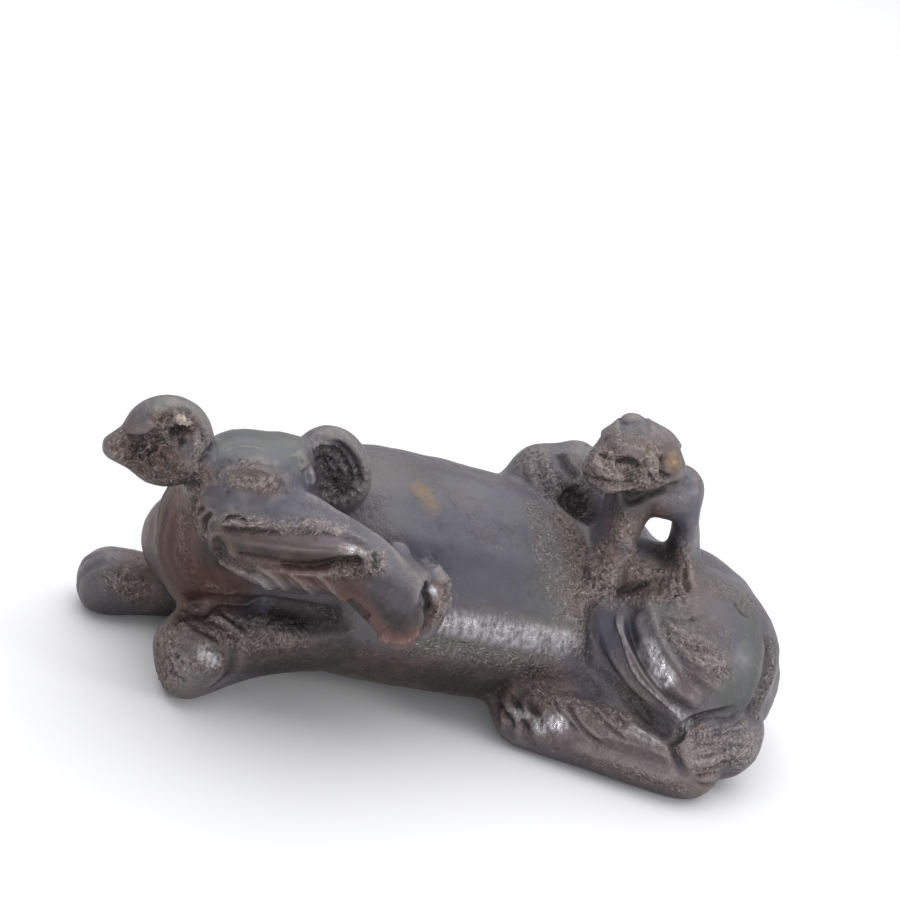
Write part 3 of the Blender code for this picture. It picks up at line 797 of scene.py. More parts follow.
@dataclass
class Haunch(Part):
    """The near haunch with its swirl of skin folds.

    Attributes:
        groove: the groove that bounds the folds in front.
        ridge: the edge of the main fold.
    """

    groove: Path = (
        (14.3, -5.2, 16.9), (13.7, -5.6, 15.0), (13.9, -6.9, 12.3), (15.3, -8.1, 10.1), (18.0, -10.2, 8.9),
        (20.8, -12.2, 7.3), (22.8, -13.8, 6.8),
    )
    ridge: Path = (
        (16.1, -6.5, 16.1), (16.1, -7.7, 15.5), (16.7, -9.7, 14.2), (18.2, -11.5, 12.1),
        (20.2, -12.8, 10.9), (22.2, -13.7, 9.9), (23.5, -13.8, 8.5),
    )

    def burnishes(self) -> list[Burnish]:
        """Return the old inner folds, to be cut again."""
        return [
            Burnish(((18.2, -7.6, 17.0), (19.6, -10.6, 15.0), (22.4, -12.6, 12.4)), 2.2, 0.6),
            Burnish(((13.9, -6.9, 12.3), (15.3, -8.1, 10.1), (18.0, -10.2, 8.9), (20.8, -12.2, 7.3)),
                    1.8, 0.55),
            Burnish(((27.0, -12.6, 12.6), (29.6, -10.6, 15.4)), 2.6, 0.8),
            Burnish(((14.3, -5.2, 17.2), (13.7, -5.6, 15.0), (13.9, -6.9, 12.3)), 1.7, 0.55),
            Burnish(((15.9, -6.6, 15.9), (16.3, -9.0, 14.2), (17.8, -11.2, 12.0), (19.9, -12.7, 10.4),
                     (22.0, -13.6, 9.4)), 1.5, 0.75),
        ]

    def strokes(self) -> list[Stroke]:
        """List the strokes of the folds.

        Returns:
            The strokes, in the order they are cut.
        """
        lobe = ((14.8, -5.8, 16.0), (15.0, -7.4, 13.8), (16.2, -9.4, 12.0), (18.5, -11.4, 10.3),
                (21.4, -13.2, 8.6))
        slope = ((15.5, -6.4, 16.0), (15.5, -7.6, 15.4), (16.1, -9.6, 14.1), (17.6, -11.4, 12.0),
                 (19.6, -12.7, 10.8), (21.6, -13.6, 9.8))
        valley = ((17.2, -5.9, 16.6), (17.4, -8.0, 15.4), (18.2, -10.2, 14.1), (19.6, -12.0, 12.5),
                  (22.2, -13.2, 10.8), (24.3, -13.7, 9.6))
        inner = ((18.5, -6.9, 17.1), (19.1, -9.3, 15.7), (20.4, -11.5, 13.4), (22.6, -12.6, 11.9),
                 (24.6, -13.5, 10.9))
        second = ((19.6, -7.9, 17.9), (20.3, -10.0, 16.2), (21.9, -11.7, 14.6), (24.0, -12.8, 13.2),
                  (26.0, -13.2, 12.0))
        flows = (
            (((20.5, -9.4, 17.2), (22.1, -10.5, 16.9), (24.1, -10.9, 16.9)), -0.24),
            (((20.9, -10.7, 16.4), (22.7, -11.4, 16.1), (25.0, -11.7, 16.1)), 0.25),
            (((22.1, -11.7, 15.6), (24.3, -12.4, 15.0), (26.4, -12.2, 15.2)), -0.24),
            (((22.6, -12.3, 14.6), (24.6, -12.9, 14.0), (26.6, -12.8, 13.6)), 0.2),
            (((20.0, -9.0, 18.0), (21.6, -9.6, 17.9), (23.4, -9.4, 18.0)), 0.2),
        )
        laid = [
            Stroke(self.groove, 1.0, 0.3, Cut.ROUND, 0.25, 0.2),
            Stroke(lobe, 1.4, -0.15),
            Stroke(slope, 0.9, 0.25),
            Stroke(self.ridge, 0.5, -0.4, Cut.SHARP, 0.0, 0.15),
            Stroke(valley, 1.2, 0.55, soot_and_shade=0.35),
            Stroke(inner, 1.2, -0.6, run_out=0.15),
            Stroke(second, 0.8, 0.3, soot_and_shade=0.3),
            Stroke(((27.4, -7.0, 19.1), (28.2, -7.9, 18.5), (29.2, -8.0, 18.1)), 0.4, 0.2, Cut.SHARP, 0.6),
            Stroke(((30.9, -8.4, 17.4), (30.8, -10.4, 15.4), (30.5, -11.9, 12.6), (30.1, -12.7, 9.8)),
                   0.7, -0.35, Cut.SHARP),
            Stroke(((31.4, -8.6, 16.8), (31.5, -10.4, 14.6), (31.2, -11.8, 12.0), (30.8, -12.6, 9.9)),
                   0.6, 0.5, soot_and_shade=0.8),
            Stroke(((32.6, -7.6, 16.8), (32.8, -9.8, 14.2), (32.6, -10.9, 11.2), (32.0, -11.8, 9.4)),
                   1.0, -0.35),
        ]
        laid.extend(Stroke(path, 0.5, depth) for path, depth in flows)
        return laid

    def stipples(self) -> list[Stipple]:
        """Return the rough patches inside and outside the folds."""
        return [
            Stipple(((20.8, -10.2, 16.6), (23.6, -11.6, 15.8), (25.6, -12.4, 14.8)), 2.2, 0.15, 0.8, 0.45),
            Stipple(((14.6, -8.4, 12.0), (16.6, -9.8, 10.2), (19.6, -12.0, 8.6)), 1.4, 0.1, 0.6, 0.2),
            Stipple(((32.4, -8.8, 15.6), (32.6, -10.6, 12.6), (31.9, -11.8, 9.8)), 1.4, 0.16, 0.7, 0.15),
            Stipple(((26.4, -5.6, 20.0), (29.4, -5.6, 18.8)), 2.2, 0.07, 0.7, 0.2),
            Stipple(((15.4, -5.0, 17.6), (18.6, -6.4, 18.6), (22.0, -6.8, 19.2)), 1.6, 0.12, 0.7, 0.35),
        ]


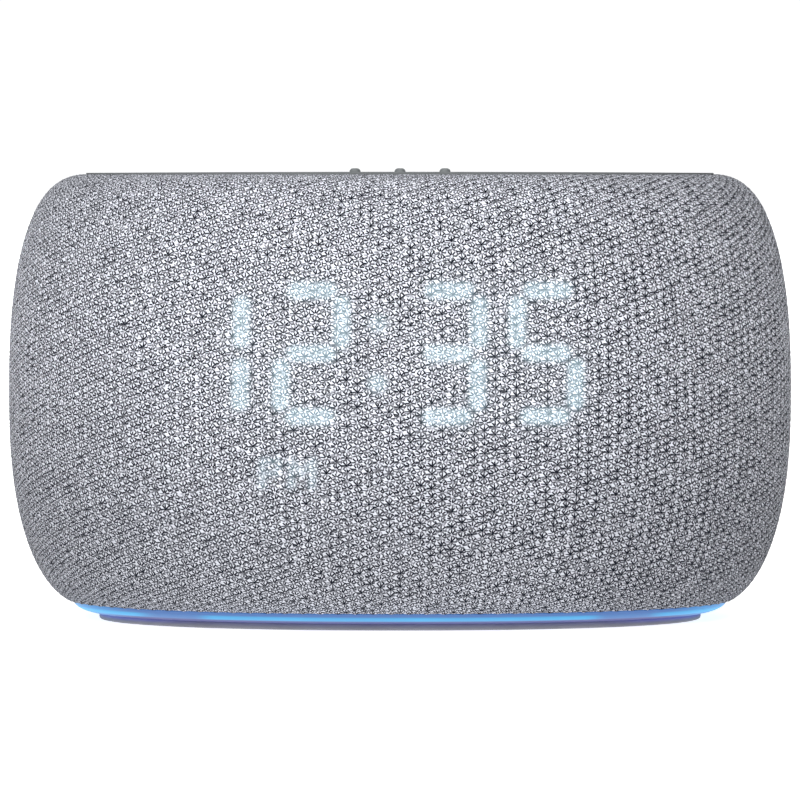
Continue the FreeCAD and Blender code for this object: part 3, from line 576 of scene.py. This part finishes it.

*Task*.
Give again, word for word, the lines of the listing, starting at its first line and ending with the line containing "of the folds.".

*The reply*.
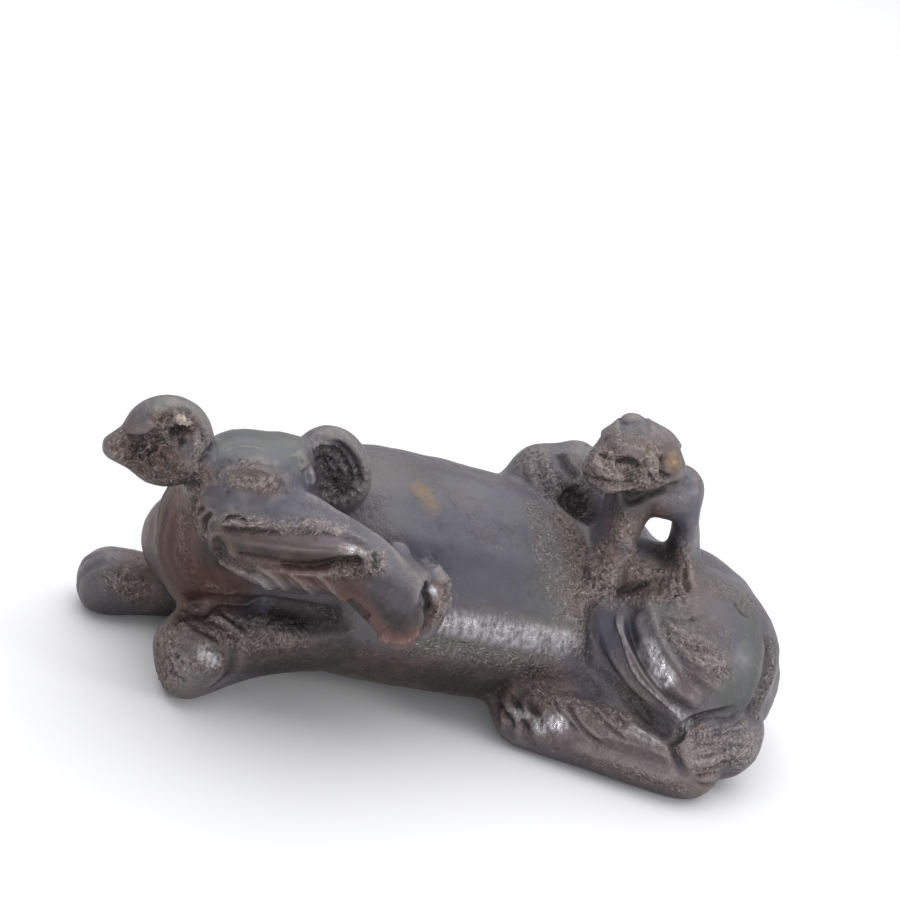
Write part 3 of the Blender code for this picture. It picks up at line 797 of scene.py. More parts follow.
@dataclass
class Haunch(Part):
    """The near haunch with its swirl of skin folds.

    Attributes:
        groove: the groove that bounds the folds in front.
        ridge: the edge of the main fold.
    """

    groove: Path = (
        (14.3, -5.2, 16.9), (13.7, -5.6, 15.0), (13.9, -6.9, 12.3), (15.3, -8.1, 10.1), (18.0, -10.2, 8.9),
        (20.8, -12.2, 7.3), (22.8, -13.8, 6.8),
    )
    ridge: Path = (
        (16.1, -6.5, 16.1), (16.1, -7.7, 15.5), (16.7, -9.7, 14.2), (18.2, -11.5, 12.1),
        (20.2, -12.8, 10.9), (22.2, -13.7, 9.9), (23.5, -13.8, 8.5),
    )

    def burnishes(self) -> list[Burnish]:
        """Return the old inner folds, to be cut again."""
        return [
            Burnish(((18.2, -7.6, 17.0), (19.6, -10.6, 15.0), (22.4, -12.6, 12.4)), 2.2, 0.6),
            Burnish(((13.9, -6.9, 12.3), (15.3, -8.1, 10.1), (18.0, -10.2, 8.9), (20.8, -12.2, 7.3)),
                    1.8, 0.55),
            Burnish(((27.0, -12.6, 12.6), (29.6, -10.6, 15.4)), 2.6, 0.8),
            Burnish(((14.3, -5.2, 17.2), (13.7, -5.6, 15.0), (13.9, -6.9, 12.3)), 1.7, 0.55),
            Burnish(((15.9, -6.6, 15.9), (16.3, -9.0, 14.2), (17.8, -11.2, 12.0), (19.9, -12.7, 10.4),
                     (22.0, -13.6, 9.4)), 1.5, 0.75),
        ]

    def strokes(self) -> list[Stroke]:
        """List the strokes of the folds.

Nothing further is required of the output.